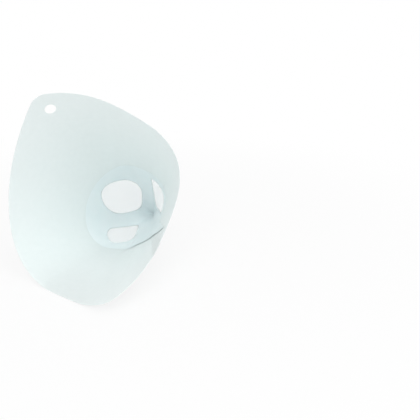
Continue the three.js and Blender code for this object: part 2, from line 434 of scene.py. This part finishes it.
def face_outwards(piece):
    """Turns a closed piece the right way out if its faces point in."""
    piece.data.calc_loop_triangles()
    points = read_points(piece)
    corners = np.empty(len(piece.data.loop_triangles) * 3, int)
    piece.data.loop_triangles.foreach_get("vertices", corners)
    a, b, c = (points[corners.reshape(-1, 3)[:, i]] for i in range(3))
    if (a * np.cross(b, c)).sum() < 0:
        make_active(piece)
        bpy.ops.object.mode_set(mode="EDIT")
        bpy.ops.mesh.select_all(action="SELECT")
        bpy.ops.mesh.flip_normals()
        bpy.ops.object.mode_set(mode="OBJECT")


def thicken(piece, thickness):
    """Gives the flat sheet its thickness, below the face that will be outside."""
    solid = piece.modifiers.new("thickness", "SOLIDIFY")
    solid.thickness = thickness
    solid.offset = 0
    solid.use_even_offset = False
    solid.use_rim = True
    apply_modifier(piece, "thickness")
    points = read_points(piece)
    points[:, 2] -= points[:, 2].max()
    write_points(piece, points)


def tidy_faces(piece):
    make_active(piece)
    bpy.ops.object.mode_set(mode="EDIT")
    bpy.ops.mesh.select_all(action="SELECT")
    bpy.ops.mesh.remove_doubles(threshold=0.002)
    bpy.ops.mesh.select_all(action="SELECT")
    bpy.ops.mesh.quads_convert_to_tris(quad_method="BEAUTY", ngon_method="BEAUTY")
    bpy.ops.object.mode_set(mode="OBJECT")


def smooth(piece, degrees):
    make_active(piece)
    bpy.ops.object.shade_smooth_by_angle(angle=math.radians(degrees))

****

→ Requirement
List each line in the listing that contains the string "object".

→ Result of the exercise
Continue the three.js and Blender code for this object: part 2, from line 434 of scene.py. This part finishes it.
        bpy.ops.object.mode_set(mode="EDIT")
        bpy.ops.object.mode_set(mode="OBJECT")
    bpy.ops.object.mode_set(mode="EDIT")
    bpy.ops.object.mode_set(mode="OBJECT")
    bpy.ops.object.shade_smooth_by_angle(angle=math.radians(degrees))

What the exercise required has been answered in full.